→ EXERCISE OBJECTIVE: Go through the records and copy each line where the word "into" occurs.
------------------------------------------------------------------------
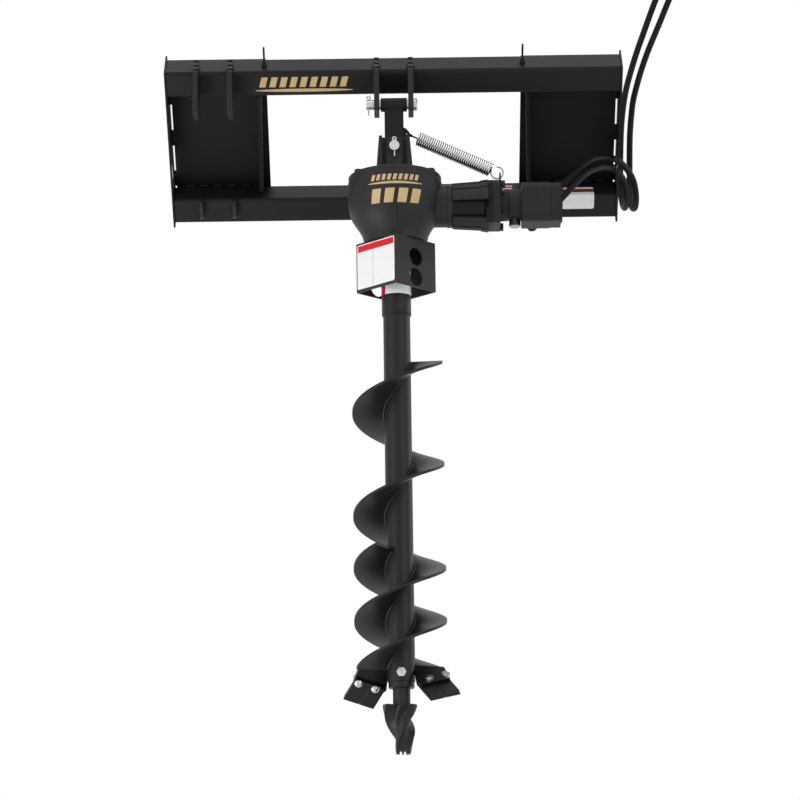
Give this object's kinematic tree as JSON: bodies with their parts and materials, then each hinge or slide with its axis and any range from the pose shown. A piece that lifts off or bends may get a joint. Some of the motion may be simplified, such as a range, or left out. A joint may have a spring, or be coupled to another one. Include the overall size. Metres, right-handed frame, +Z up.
{
  "type": "post hole digger",
  "caption": "Hydraulic post hole digger on a leaning skid-steer hitch frame: a hung gearbox with motor, guard, spring and a flighted auger with cutting blades and a pilot bit.",
  "frame": {"origin": "centre of the hitch frame on the back plane of its two quick-attach plates, where a loader carries it", "axes": "+X to the right seen from the digging side, +Y back towards the loader, +Z up; the auger hangs plumb along Z and the hitch frame leans forward by 49.5 degrees about X"},
  "size_m": [1.3816, 0.6042, 2.1764],
  "materials": {
    "black_coat": "satin black powder coat",
    "zinc": "bright zinc plate",
    "raw_steel": "machined steel",
    "gear_steel": "hardened and ground, oiled",
    "bronze": "plain bronze",
    "seal_rubber": "matte",
    "hose_rubber": "fine cloth-wrapped cover, satin",
    "spring_steel": "bright zinc plated wire"
  },
  "bodies": {
    "frame": {"top_beam": "black_coat", "bottom_beam": "black_coat", "left_hitch_plate": "black_coat", "right_hitch_plate": "black_coat", "left_end_plate": "black_coat", "right_end_plate": "black_coat", "left_inner_rib": "black_coat", "right_inner_rib": "black_coat", "centre_ear_left": "black_coat", "centre_ear_right": "black_coat", "side_ear_left": "black_coat", "side_ear_right": "black_coat", "lower_lugs": "black_coat", "hose_hooks": "black_coat", "hitch_pin": "zinc", "hitch_pin_cotter": "zinc", "hose_couplers": "zinc", "pressure_hose": "hose_rubber", "return_hose": "hose_rubber"},
    "link": {"link_tube": "black_coat", "link_bar": "black_coat", "link_spring_tab": "black_coat", "link_bushings": "bronze"},
    "gearbox": {"gearbox_housing": "black_coat", "gearbox_cover": "black_coat", "cover_bolts": "zinc", "swing_pin": "zinc", "swing_pin_cotter": "zinc", "output_bearings": "gear_steel", "pinion_bearings": "gear_steel", "output_seal": "seal_rubber", "input_seal": "seal_rubber", "motor_adaptor": "black_coat", "motor_front_housing": "black_coat", "motor_gear_ring": "black_coat", "motor_end_cap": "black_coat", "motor_bolts": "zinc", "spring_anchor": "black_coat", "port_plug": "black_coat", "hose_fittings": "zinc", "guard": "black_coat", "guard_bolts": "zinc", "tension_spring": "spring_steel"},
    "input": {"pinion_shaft": "gear_steel", "shaft_coupling": "raw_steel", "motor_shaft": "raw_steel"},
    "auger": {"crown_gear": "gear_steel", "output_shaft": "raw_steel", "drive_hub": "black_coat", "hub_bolts": "zinc", "auger_tube": "black_coat", "bit_socket": "black_coat", "tooth_brackets": "black_coat", "main_flight": "black_coat", "second_flight": "black_coat", "right_blade": "black_coat", "left_blade": "black_coat", "blade_bolts": "zinc", "pilot_bit": "black_coat", "bit_bolt": "zinc"}
  },
  "joints": [
    {"name": "hitch_swing", "type": "hinge", "parent": "frame", "child": "link", "pos_m": [0, -0.21971, -0.00303], "axis": [1, 0, 0], "range_deg": [-50, 35], "deforming": ["pressure_hose", "return_hose"]},
    {"name": "side_swing", "type": "hinge", "parent": "link", "child": "gearbox", "pos_m": [0, -0.21971, -0.12663], "axis": [0, 1, 0], "range_deg": [-20, 20], "deforming": ["tension_spring", "pressure_hose", "return_hose"]},
    {"name": "auger_spin", "type": "hinge", "parent": "gearbox", "child": "auger", "pos_m": [0, -0.21971, -0.42663], "axis": [0, 0, 1], "continuous": true},
    {"name": "input_spin", "type": "hinge", "parent": "gearbox", "child": "input", "pos_m": [0.1, -0.21971, -0.27403], "axis": [1, 0, 0], "continuous": true}
  ],
  "couplings": [
    {"joint": "input_spin", "follows": "auger_spin", "ratio": 3}
  ]
}
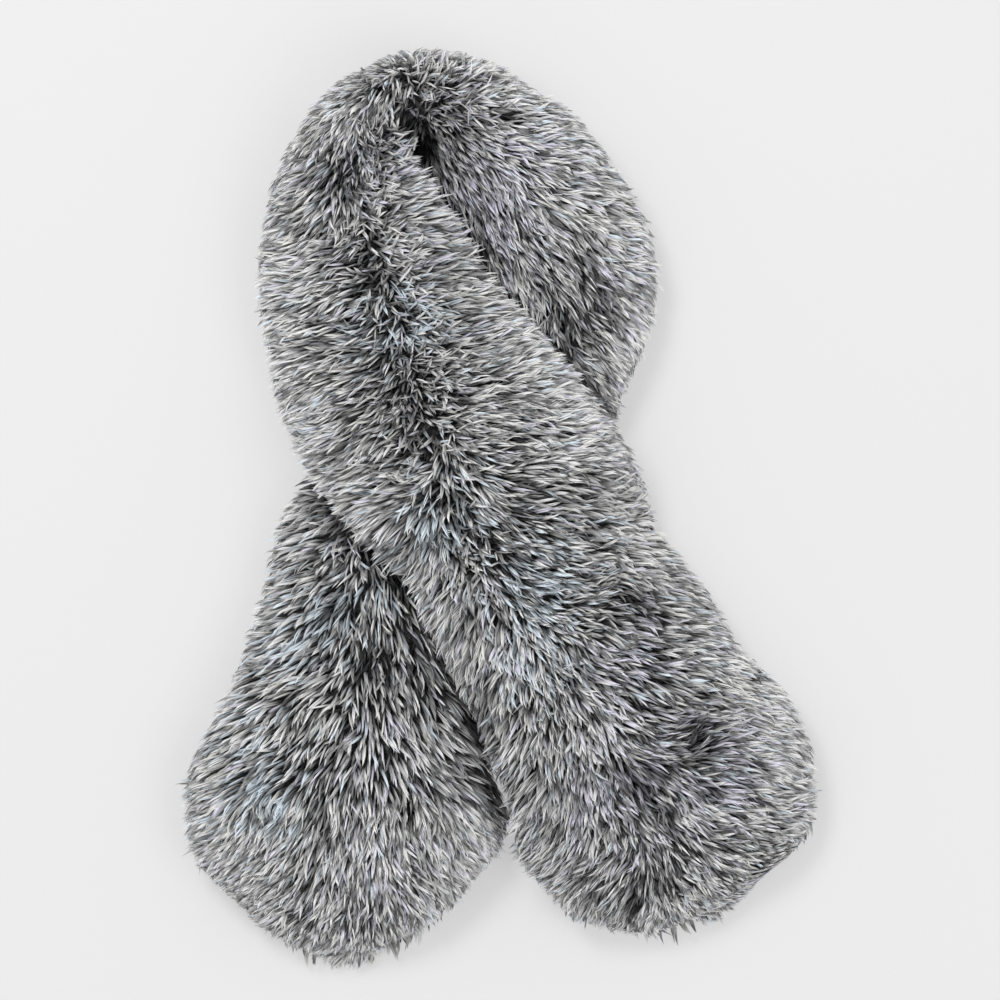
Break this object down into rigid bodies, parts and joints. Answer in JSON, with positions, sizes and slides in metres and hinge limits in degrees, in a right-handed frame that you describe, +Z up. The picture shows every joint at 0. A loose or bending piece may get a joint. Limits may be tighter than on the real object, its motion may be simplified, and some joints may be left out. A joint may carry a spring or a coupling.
{
  "type": "fur collar wrap",
  "caption": "Long-pile grey fur collar scarf, a double-faced strip laid flat in a closed neck loop with its two broad tails crossed",
  "frame": {"origin": "middle of the footprint, on the surface the wrap rests on", "axes": "+Y from the tails to the neck turn, +Z up out of the surface, +X to the viewer's right seen from above"},
  "size_m": [0.3268, 0.4705, 0.0667],
  "materials": {
    "fur_pile": "long grey pile with dark roots and silver tips, soft sheen",
    "fur_backing": "matte knitted backing in charcoal grey"
  },
  "bodies": {
    "root": {"over_face_pile": "fur_pile", "over_face_backing": "fur_backing", "over_back_pile": "fur_pile", "over_back_backing": "fur_backing", "neck_face_pile": "fur_pile", "neck_face_backing": "fur_backing", "neck_back_pile": "fur_pile", "neck_back_backing": "fur_backing", "under_face_pile": "fur_pile", "under_face_backing": "fur_backing", "under_back_pile": "fur_pile", "under_back_backing": "fur_backing"}
  },
  "joints": []
}
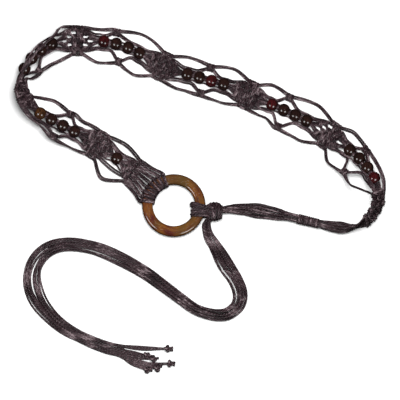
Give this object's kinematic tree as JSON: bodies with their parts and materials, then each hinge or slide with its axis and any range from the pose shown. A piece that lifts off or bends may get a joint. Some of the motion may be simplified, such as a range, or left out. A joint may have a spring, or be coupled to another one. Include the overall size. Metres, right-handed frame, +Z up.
{
  "type": "waist belt",
  "caption": "Knotted cord waist belt with round wooden beads, tied to a wooden ring, with a gathered end and a long loose tail of knotted cords, laid out flat.",
  "frame": {"origin": "on the table, under the middle of the belt without its loose tail", "axes": "+X along the belt's longer side, to the right in the picture; +Y to the top of the picture; +Z up from the table"},
  "size_m": [0.3516, 0.3364, 0.0341],
  "materials": {
    "cord": "waxed",
    "dark_wood": "polished",
    "red_wood": "polished",
    "amber_wood": "polished",
    "ring_wood": "polished"
  },
  "bodies": {
    "root": {"ring": "ring_wood", "ring_hitch": "cord", "knot_block_0": "cord", "knot_block_1": "cord", "knot_block_2": "cord", "knot_block_3": "cord", "knot_block_4": "cord", "knot_block_5": "cord", "knot_block_6": "cord", "knot_block_7": "cord", "outer_cords_0": "cord", "outer_cords_1": "cord", "outer_cords_2": "cord", "outer_cords_3": "cord", "outer_cords_4": "cord", "outer_cords_5": "cord", "outer_cords_6": "cord", "inner_cords_0": "cord", "inner_cords_1": "cord", "inner_cords_2": "cord", "inner_cords_3": "cord", "inner_cords_4": "cord", "inner_cords_5": "cord", "inner_cords_6": "cord", "bead_0_1": "dark_wood", "bead_1_1": "dark_wood", "bead_1_2": "dark_wood", "bead_1_3": "dark_wood", "bead_1_4": "amber_wood", "bead_2_1": "dark_wood", "bead_2_2": "dark_wood", "bead_2_3": "dark_wood", "bead_2_4": "dark_wood", "bead_3_1": "red_wood", "bead_3_2": "dark_wood", "bead_3_3": "dark_wood", "bead_3_4": "dark_wood", "bead_4_1": "dark_wood", "bead_4_2": "dark_wood", "bead_4_3": "red_wood", "bead_4_4": "dark_wood", "bead_5_1": "red_wood", "bead_5_2": "dark_wood", "bead_5_3": "dark_wood", "bead_5_4": "dark_wood", "bead_6_1": "dark_wood", "bead_6_2": "dark_wood", "bead_6_3": "dark_wood", "bead_6_4": "red_wood", "gathered_strap": "cord", "strap_wrap": "cord", "ring_knot": "cord", "tail_bundle": "cord", "end_knot_1": "cord", "end_knot_2": "cord", "end_knot_3": "cord", "end_knot_4": "cord", "end_knot_5": "cord", "end_knot_6": "cord"}
  },
  "joints": []
}
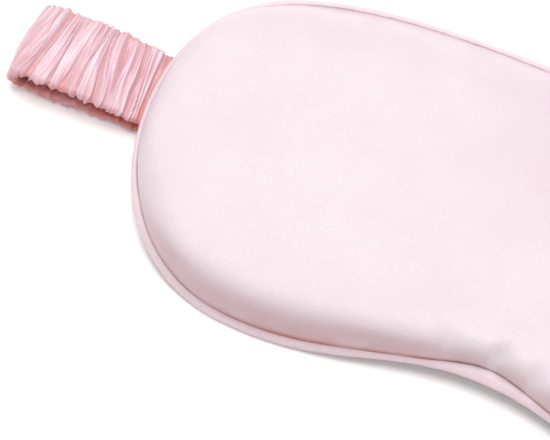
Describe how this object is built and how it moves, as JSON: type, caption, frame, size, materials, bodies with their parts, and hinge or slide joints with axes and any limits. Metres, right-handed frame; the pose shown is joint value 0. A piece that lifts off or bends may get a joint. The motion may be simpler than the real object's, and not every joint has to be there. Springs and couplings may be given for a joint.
{
  "type": "sleep eye mask",
  "caption": "Padded satin sleep mask with piped edge, nose arch and a gathered elastic strap that folds back under it and pulls away to go over a head.",
  "frame": {"origin": "on the resting surface, under the middle of the mask lying face up", "axes": "+X along the mask's width, +Y towards the forehead edge, +Z out of the front face"},
  "size_m": [0.28, 0.095, 0.0174],
  "materials": {
    "satin_shell": "pale pink satin weave with a soft sheen",
    "gathered_satin": "pink satin gathered into close pleats, brighter on the ridges and salmon in the folds",
    "blackout_fabric": "matt black tightly woven blackout cloth",
    "wadding": "white polyester wadding, matt",
    "cotton_cord": "undyed cotton piping cord",
    "sewing_thread": "pink polyester sewing thread",
    "elastic_webbing": "white woven elastic, ribbed along its length"
  },
  "bodies": {
    "mask": {"front_panel": "satin_shell", "blackout_lining": "blackout_fabric", "padding_core": "wadding", "back_panel": "satin_shell", "piping_cover": "satin_shell", "piping_cord": "cotton_cord", "seam_thread": "sewing_thread", "strap_tack_left": "sewing_thread", "strap_tack_right": "sewing_thread"},
    "strap_back": {"strap_sleeve_back": "gathered_satin", "strap_elastic_back": "elastic_webbing"},
    "strap_left": {"strap_sleeve_left": "gathered_satin", "strap_elastic_left": "elastic_webbing"},
    "strap_right": {"strap_sleeve_right": "gathered_satin", "strap_elastic_right": "elastic_webbing"}
  },
  "joints": [
    {"name": "strap_pull", "type": "slide", "parent": "mask", "child": "strap_back", "axis": [0, 0, -1], "range_m": [0, 0.055], "stiffness_N_per_m": 40, "deforming": ["strap_sleeve_left", "strap_elastic_left", "strap_sleeve_right", "strap_elastic_right"]},
    {"name": "strap_left_swing", "type": "hinge", "parent": "mask", "child": "strap_left", "pos_m": [-0.105, -0.002, 0.0054], "axis": [0, -1, 0], "range_deg": [0, 57.6]},
    {"name": "strap_right_swing", "type": "hinge", "parent": "mask", "child": "strap_right", "pos_m": [0.105, -0.002, 0.0054], "axis": [0, 1, 0], "range_deg": [0, 57.6]}
  ],
  "couplings": [
    {"joint": "strap_left_swing", "follows": "strap_pull", "rad_per_m": 18.26},
    {"joint": "strap_right_swing", "follows": "strap_pull", "rad_per_m": 18.26}
  ]
}
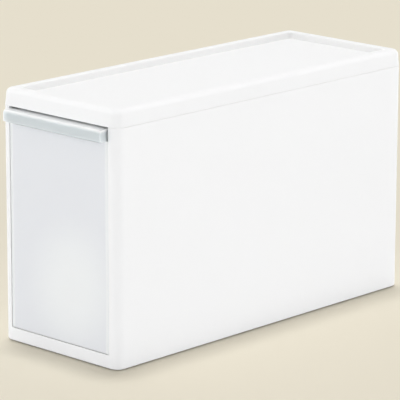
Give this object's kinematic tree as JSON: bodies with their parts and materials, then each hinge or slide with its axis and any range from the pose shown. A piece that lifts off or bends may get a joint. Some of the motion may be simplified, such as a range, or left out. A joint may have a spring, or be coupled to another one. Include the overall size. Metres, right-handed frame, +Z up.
{
  "type": "stackable drawer box",
  "caption": "Tall narrow stackable storage box: white moulded case, clip-on cap with a stacking recess, and a full-height translucent drawer with a hooked pull.",
  "frame": {"origin": "on the surface the box stands on, under the middle of its overall length and width", "axes": "+Z up, X across the front, -Y the way the drawer opens; the front is at -Y"},
  "size_m": [0.14, 0.378, 0.225],
  "materials": {
    "case_plastic": "satin",
    "drawer_plastic": "frosted translucent",
    "pull_plastic": "glossy translucent",
    "foot_rubber": "matt"
  },
  "bodies": {
    "case": {"body_shell": "case_plastic", "top_cap": "case_plastic", "foot_front_left": "foot_rubber", "foot_front_right": "foot_rubber", "foot_rear_left": "foot_rubber", "foot_rear_right": "foot_rubber"},
    "drawer": {"drawer_bin": "drawer_plastic", "pull_handle": "pull_plastic"}
  },
  "joints": [
    {"name": "drawer_slide", "type": "slide", "parent": "case", "child": "drawer", "axis": [0, -1, 0], "range_m": [0, 0.299]}
  ]
}
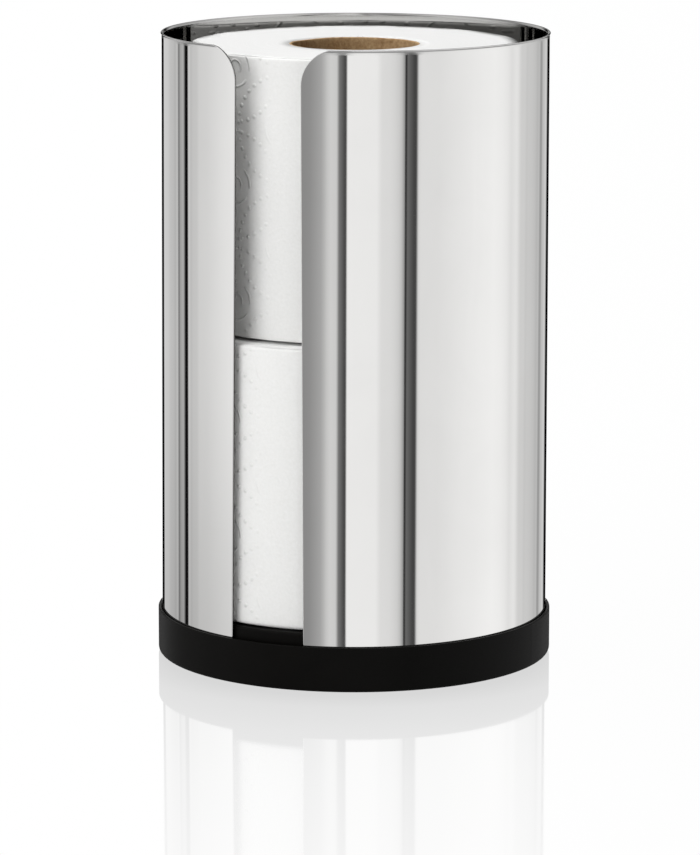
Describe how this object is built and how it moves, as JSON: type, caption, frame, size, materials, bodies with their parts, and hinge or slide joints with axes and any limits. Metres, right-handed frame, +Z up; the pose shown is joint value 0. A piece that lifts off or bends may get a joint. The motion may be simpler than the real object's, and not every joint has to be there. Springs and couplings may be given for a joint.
{
  "type": "paper roll holder",
  "caption": "Upright polished-steel canister on a round black base, slotted from rim to foot, that stores tissue rolls stacked one on the other.",
  "frame": {"origin": "centre of the footprint at the floor, under the middle of the base, on the plane that the pads stand on", "axes": "+Z up along the canister's axis; the slot in the shell faces -Y; +X is to the right of a person facing the slot"},
  "size_m": [0.1384, 0.1384, 0.219],
  "materials": {
    "polished_steel": "polished",
    "black_plastic": "satin",
    "pad_rubber": "matte",
    "core_board": "matte",
    "tissue": "matte"
  },
  "bodies": {
    "holder": {"shell": "polished_steel", "base": "black_plastic", "bottom_plate": "black_plastic", "foot_front": "pad_rubber", "foot_back": "pad_rubber", "foot_left": "pad_rubber", "foot_right": "pad_rubber"},
    "lower_roll": {"lower_roll_core": "core_board", "lower_roll_paper": "tissue"},
    "upper_roll": {"upper_roll_core": "core_board", "upper_roll_paper": "tissue"}
  },
  "joints": [
    {"name": "lower_roll_lift", "type": "slide", "parent": "holder", "child": "lower_roll", "axis": [0, 0, 1], "range_m": [0, 0.205]},
    {"name": "upper_roll_lift", "type": "slide", "parent": "lower_roll", "child": "upper_roll", "axis": [0, 0, 1], "range_m": [0, 0.105]}
  ]
}
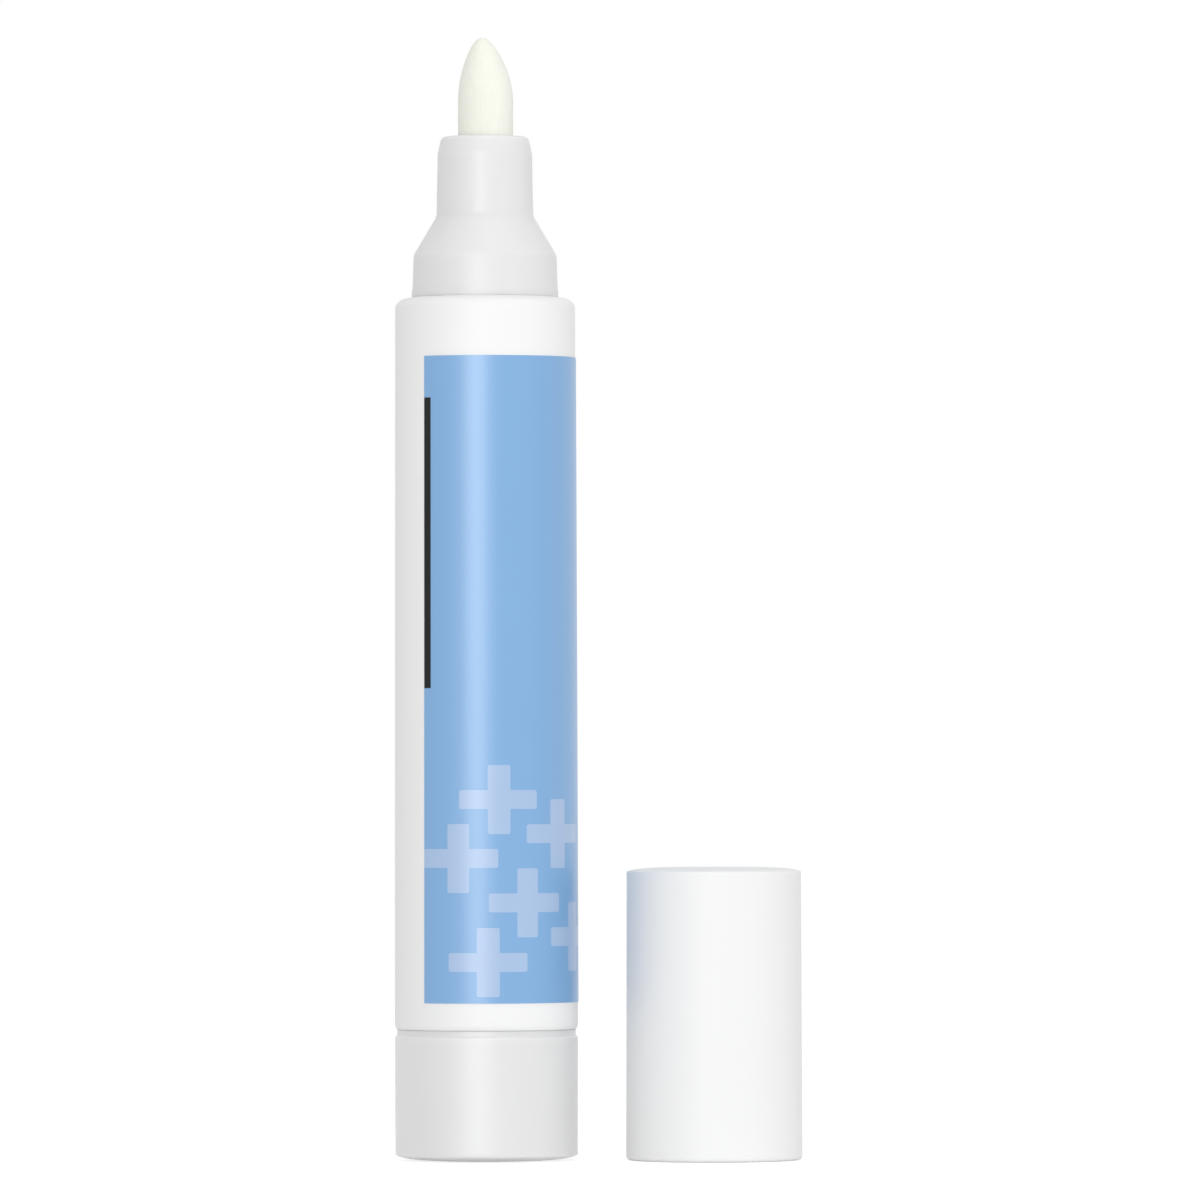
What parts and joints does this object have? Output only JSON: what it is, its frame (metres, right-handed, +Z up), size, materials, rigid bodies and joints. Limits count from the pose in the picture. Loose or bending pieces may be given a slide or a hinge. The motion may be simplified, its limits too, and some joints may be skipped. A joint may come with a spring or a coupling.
{
  "type": "nail care pen",
  "caption": "Twist-up nail care pen: a felt nib in a stepped nozzle, a round labelled barrel, a dosing knob that drives a piston, and a plain pull-off cap standing beside it.",
  "frame": {"origin": "centre of the knob's flat end, on the pen's axis, where the pen stands", "axes": "+Z up along the pen's axis towards the nib, +X from the pen towards the cap beside it, -Y the front of the label as pictured"},
  "size_m": [0.037, 0.0167, 0.1021],
  "materials": {
    "white_shell": "white polypropylene, soft satin gloss",
    "natural_shell": "natural polypropylene, slightly translucent, satin",
    "label_film": "blue printed film with paler plus signs and a black bar",
    "felt": "off-white pressed fibre",
    "inner_plastic": "moulded, unpolished",
    "drive_plastic": "moulded low-friction plastic",
    "soft_plastic": "soft polyethylene",
    "seal_rubber": "clear silicone rubber"
  },
  "bodies": {
    "pen_body": {"barrel": "white_shell", "label": "label_film", "nozzle": "natural_shell", "nozzle_seal": "seal_rubber", "feed_plug": "inner_plastic", "felt_nib": "felt", "ratchet_sleeve": "inner_plastic", "spindle_nut": "inner_plastic"},
    "knob_drive": {"knob": "natural_shell", "driver_sleeve": "drive_plastic", "pawl_ring": "drive_plastic"},
    "spindle": {"spindle": "drive_plastic"},
    "piston": {"piston": "soft_plastic", "piston_front_seal": "seal_rubber", "piston_rear_seal": "seal_rubber"},
    "cap": {"cap_shell": "white_shell", "cap_liner": "soft_plastic"}
  },
  "joints": [
    {"name": "knob_turn", "type": "hinge", "parent": "pen_body", "child": "knob_drive", "pos_m": [0, 0, 0], "axis": [0, 0, 1], "range_deg": [0, 2880]},
    {"name": "spindle_climb", "type": "slide", "parent": "knob_drive", "child": "spindle", "axis": [0, 0, 1], "range_m": [0, 0.024]},
    {"name": "piston_push", "type": "slide", "parent": "pen_body", "child": "piston", "axis": [0, 0, 1], "range_m": [0, 0.024]},
    {"name": "cap_lift", "type": "slide", "parent": "pen_body", "child": "cap", "axis": [0, 0, 1], "range_m": [0, 0.11]}
  ],
  "couplings": [
    {"joint": "spindle_climb", "follows": "knob_turn", "m_per_rad": 0.00047746},
    {"joint": "piston_push", "follows": "knob_turn", "m_per_rad": 0.00047746}
  ]
}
------------------------------------------------------------------------
→ ANSWER IN FULL:
Break this object down into rigid bodies, parts and joints. Answer in JSON, with positions, sizes and slides in metres and hinge limits in degrees, in a right-handed frame that you describe, +Z up. The picture shows every joint at 0. A loose or bending piece may get a joint. Limits may be tighter than on the real object, its motion may be simplified, and some joints may be left out. A joint may carry a spring or a coupling.
    "gathered_satin": "pink satin gathered into close pleats, brighter on the ridges and salmon in the folds",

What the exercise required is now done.